-- START Material provided --

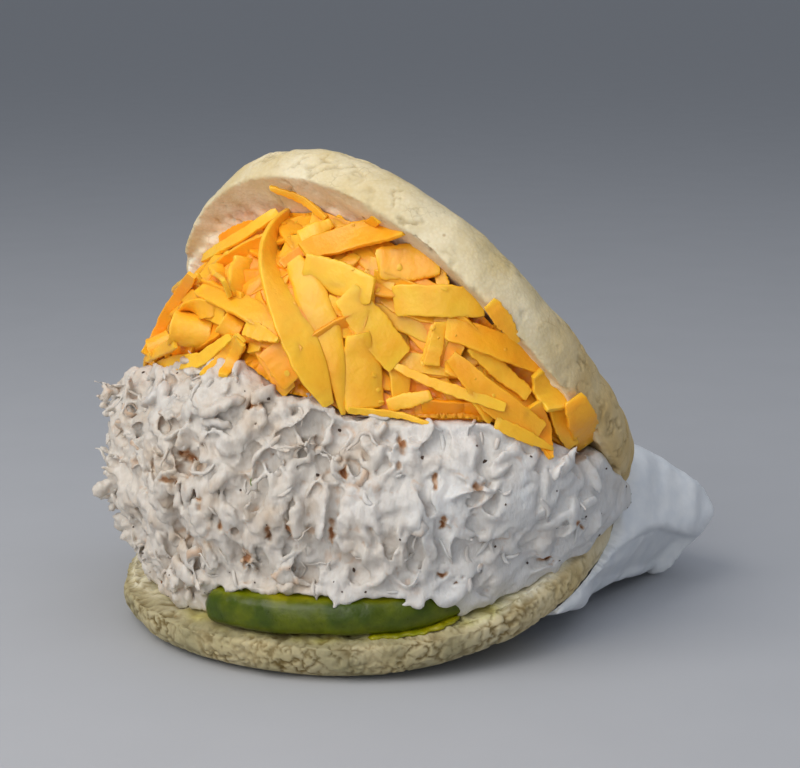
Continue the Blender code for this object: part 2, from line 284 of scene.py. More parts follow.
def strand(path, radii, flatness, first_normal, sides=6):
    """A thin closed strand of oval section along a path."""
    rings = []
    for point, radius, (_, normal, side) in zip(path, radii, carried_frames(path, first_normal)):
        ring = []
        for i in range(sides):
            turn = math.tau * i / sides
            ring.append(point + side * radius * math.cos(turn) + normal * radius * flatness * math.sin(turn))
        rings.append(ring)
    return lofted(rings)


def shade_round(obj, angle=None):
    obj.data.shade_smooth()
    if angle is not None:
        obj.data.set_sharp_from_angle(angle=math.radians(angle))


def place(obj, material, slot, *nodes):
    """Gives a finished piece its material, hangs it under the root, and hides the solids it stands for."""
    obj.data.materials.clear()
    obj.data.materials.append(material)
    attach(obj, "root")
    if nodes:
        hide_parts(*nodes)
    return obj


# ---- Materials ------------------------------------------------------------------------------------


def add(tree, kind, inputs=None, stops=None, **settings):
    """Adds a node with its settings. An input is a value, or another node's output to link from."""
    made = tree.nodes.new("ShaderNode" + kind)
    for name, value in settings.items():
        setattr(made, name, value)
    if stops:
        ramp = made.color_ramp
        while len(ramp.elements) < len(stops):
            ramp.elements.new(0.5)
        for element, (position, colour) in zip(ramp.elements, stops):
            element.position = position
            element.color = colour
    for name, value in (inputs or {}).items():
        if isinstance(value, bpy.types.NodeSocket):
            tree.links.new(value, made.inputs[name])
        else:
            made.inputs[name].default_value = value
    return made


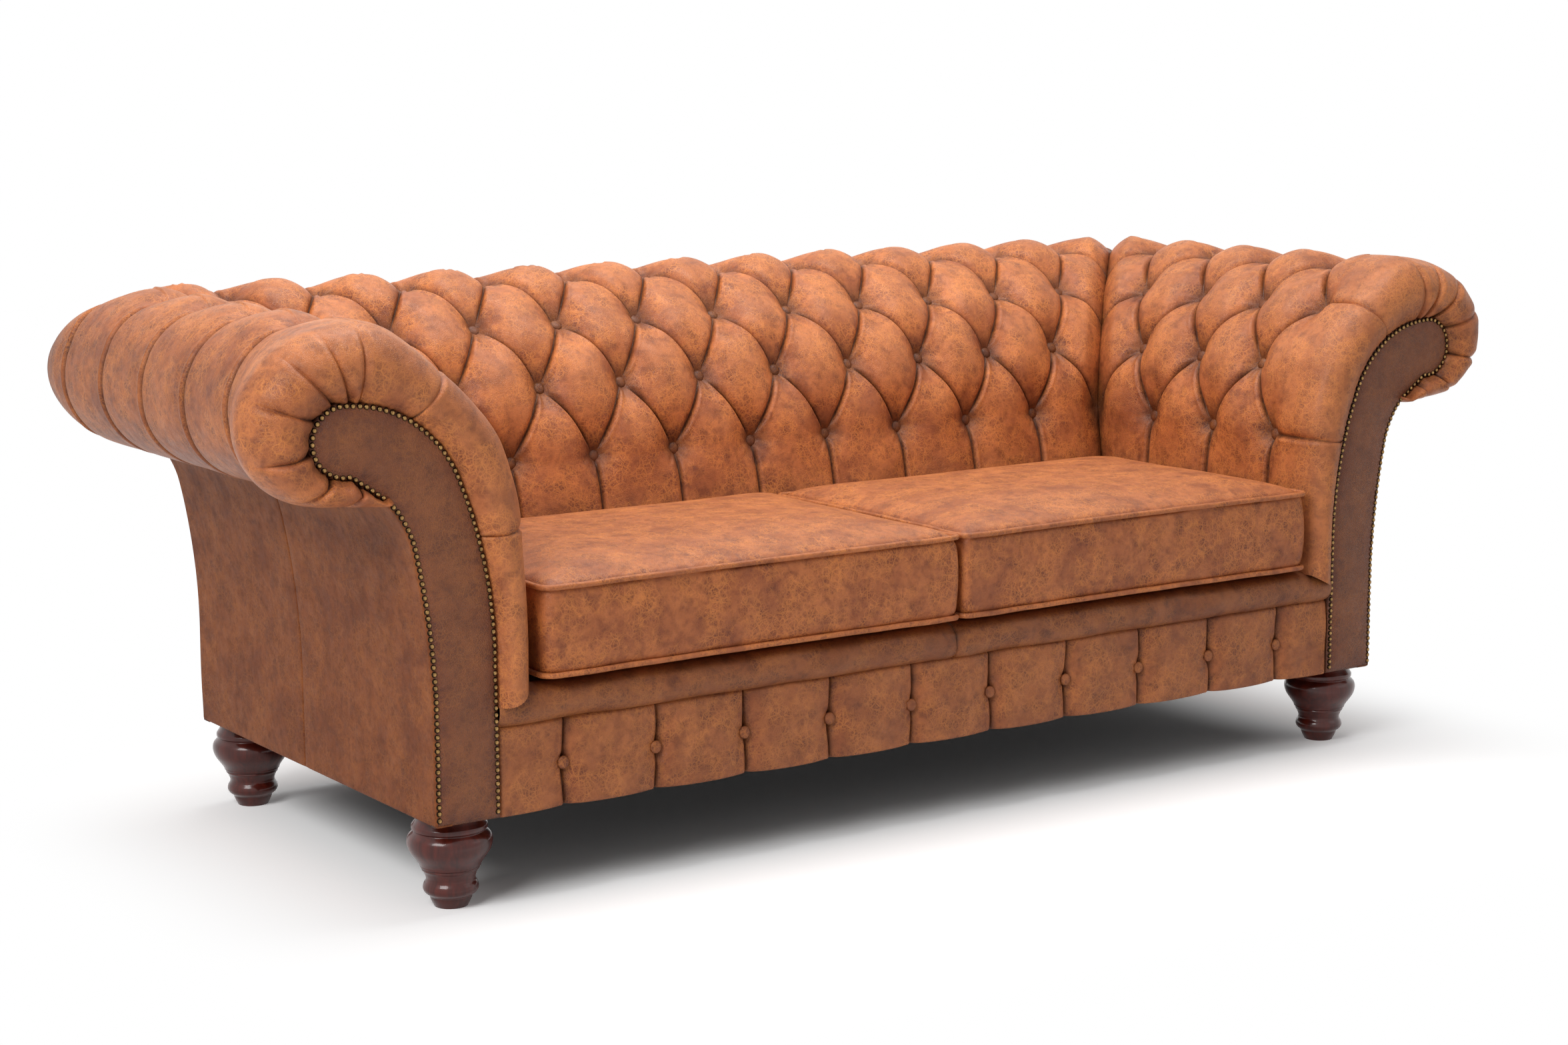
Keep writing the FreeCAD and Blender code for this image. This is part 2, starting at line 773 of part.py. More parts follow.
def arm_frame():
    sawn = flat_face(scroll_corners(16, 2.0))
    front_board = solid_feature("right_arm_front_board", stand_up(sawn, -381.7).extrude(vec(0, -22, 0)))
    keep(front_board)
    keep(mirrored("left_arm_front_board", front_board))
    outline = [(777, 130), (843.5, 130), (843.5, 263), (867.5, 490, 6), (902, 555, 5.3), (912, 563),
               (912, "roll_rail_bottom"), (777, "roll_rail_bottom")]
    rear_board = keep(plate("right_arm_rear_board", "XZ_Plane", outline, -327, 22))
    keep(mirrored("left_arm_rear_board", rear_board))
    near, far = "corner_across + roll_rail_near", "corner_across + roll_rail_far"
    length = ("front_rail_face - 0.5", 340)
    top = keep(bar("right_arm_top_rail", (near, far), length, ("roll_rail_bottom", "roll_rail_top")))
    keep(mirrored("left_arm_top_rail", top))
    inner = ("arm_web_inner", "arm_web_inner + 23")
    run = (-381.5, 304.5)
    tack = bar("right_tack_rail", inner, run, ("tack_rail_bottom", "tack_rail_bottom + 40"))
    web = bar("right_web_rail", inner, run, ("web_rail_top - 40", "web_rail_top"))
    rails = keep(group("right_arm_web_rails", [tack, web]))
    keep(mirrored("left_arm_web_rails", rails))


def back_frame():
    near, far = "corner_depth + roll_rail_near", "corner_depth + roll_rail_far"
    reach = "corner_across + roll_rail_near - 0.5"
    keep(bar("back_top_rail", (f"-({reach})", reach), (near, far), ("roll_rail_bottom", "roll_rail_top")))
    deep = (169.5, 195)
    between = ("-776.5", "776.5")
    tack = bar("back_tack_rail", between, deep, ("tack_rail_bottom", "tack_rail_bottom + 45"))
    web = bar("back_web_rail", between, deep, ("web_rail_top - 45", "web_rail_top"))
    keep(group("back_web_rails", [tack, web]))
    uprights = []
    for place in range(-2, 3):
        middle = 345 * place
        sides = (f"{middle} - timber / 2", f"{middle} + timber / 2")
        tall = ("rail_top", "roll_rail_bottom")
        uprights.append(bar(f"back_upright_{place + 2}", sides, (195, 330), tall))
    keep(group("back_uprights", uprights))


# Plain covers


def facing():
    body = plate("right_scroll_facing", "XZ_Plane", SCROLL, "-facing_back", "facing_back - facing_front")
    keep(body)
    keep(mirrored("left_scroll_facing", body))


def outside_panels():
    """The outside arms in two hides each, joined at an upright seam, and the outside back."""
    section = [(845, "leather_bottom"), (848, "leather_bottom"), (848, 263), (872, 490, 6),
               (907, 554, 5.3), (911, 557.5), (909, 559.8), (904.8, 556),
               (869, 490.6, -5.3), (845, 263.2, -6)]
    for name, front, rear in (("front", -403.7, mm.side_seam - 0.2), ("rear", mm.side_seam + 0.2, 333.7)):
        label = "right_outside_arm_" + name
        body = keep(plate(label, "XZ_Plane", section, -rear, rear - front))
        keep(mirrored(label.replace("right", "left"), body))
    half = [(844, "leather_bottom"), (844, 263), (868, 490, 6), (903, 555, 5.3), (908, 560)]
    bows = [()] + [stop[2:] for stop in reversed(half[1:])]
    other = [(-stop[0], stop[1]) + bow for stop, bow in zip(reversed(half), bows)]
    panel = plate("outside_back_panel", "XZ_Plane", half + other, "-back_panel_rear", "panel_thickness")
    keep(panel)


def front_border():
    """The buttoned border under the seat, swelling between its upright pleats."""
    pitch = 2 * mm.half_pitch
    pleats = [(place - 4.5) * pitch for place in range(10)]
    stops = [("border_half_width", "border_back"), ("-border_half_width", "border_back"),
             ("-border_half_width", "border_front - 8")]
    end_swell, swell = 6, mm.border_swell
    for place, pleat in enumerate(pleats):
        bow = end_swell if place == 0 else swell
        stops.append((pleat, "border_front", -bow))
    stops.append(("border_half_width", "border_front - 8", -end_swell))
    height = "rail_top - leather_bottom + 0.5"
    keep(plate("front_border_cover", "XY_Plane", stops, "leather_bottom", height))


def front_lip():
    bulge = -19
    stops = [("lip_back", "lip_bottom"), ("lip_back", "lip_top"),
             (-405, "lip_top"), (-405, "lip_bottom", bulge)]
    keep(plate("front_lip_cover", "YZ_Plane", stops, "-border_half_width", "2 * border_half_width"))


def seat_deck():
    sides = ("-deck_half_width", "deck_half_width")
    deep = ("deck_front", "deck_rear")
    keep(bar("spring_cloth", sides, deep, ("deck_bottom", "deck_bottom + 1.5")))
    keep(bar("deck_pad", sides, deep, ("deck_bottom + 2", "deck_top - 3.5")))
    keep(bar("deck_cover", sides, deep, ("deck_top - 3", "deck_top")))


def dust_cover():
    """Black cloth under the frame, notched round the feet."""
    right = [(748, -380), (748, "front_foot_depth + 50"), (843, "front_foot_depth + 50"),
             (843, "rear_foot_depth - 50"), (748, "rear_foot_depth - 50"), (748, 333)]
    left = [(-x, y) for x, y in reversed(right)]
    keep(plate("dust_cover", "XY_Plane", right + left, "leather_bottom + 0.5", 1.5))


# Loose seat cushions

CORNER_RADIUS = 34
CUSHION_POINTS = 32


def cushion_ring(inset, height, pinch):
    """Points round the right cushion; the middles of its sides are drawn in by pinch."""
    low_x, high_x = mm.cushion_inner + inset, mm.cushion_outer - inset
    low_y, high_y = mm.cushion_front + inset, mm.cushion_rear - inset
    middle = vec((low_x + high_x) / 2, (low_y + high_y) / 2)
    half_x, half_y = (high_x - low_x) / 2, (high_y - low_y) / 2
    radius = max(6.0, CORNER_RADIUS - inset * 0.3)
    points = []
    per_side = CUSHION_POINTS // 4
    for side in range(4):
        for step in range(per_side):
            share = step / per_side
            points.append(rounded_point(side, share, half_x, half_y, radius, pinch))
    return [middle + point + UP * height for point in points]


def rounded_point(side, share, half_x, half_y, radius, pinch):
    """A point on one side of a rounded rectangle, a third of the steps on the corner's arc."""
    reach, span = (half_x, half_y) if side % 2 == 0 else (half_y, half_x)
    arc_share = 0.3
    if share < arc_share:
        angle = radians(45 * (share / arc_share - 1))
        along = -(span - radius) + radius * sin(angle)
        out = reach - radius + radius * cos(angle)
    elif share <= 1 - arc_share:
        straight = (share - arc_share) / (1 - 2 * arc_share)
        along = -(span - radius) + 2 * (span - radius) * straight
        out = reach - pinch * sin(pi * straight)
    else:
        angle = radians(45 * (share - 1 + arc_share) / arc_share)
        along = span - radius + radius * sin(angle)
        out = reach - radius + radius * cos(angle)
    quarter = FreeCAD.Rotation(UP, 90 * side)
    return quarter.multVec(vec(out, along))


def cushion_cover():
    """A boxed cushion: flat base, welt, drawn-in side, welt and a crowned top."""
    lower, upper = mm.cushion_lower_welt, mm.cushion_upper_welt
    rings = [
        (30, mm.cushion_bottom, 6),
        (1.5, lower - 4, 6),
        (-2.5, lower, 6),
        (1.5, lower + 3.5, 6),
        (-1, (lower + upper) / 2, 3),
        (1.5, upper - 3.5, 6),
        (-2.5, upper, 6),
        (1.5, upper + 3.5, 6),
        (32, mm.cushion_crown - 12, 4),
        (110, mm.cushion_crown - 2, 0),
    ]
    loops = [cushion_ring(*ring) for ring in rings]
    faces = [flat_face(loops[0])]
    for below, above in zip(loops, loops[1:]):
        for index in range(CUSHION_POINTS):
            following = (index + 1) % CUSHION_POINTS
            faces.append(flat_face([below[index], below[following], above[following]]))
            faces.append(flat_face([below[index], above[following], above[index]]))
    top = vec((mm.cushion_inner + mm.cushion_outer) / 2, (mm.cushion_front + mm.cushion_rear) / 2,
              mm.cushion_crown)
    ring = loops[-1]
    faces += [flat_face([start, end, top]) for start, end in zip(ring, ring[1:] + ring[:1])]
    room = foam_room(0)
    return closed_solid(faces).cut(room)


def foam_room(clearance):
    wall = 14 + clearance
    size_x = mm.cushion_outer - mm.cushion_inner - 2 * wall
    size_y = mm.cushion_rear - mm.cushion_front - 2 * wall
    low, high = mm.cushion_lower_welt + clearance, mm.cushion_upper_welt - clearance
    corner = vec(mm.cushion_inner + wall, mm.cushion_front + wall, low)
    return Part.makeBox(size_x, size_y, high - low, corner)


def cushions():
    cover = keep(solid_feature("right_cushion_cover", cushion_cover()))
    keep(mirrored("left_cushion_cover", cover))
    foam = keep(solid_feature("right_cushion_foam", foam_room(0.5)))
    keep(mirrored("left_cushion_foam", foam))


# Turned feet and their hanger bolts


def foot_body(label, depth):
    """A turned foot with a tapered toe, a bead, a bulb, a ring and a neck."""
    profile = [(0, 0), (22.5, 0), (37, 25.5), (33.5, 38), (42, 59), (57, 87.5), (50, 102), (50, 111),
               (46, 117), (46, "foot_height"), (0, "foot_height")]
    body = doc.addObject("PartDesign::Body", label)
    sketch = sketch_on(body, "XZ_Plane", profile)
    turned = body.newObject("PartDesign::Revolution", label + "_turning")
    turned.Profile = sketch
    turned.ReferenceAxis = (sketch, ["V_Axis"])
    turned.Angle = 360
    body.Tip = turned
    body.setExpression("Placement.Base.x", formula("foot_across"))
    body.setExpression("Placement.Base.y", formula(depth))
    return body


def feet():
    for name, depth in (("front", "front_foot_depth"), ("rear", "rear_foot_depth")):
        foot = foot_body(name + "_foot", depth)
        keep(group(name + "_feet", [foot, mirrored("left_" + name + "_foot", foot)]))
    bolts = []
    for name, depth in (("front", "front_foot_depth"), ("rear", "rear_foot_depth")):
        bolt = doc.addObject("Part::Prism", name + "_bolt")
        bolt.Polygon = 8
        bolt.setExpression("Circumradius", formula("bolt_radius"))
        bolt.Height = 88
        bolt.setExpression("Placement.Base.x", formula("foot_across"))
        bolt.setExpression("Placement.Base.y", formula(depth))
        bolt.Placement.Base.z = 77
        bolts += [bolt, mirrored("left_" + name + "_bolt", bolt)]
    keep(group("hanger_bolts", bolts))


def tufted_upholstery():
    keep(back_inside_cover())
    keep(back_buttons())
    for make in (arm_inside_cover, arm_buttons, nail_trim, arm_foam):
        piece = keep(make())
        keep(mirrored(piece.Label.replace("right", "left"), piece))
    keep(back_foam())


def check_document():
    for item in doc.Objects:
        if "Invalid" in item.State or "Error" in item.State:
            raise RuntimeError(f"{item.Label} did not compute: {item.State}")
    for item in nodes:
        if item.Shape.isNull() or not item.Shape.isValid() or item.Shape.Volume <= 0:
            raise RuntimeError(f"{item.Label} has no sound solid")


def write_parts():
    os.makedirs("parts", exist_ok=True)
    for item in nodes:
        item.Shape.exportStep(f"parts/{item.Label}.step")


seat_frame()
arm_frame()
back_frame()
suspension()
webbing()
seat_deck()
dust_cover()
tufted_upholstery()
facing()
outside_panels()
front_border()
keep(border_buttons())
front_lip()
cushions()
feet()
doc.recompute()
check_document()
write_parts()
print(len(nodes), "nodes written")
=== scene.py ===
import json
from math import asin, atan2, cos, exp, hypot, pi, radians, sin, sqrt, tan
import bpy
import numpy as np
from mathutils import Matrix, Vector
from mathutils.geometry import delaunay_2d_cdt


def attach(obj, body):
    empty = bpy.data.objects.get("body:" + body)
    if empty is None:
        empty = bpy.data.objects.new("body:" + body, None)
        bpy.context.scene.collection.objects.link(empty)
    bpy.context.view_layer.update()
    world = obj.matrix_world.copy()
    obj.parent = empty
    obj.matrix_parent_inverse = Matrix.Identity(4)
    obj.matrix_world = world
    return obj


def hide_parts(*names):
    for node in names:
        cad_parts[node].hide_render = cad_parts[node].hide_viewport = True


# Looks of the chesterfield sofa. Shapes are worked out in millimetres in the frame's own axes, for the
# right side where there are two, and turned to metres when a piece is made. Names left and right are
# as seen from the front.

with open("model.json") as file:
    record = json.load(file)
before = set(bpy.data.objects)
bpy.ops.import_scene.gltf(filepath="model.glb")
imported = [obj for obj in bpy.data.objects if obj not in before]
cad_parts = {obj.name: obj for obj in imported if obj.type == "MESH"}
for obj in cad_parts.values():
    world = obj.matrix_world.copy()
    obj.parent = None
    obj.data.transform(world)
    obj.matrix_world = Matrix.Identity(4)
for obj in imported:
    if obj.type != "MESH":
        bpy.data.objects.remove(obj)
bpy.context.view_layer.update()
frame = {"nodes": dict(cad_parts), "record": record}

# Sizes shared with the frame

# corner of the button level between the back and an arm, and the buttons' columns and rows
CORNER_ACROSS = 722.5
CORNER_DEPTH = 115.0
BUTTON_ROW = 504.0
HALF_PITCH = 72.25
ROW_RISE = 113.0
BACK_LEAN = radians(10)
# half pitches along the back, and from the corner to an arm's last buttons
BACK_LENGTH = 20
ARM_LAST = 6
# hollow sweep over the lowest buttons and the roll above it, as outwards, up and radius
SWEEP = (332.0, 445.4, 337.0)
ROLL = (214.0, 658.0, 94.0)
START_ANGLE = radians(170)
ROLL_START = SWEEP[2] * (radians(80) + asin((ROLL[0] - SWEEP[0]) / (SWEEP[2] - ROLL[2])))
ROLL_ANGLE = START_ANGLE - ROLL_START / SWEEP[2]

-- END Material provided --

Exercise:
Starting at the line that contains "seat_frame()", set down every line up to and including the line that contains "bpy.context.scene.collection.objects.link(empty)", exactly as given, and no other line.

Response for this exercise:
seat_frame()
arm_frame()
back_frame()
suspension()
webbing()
seat_deck()
dust_cover()
tufted_upholstery()
facing()
outside_panels()
front_border()
keep(border_buttons())
front_lip()
cushions()
feet()
doc.recompute()
check_document()
write_parts()
print(len(nodes), "nodes written")
=== scene.py ===
import json
from math import asin, atan2, cos, exp, hypot, pi, radians, sin, sqrt, tan
import bpy
import numpy as np
from mathutils import Matrix, Vector
from mathutils.geometry import delaunay_2d_cdt


def attach(obj, body):
    empty = bpy.data.objects.get("body:" + body)
    if empty is None:
        empty = bpy.data.objects.new("body:" + body, None)
        bpy.context.scene.collection.objects.link(empty)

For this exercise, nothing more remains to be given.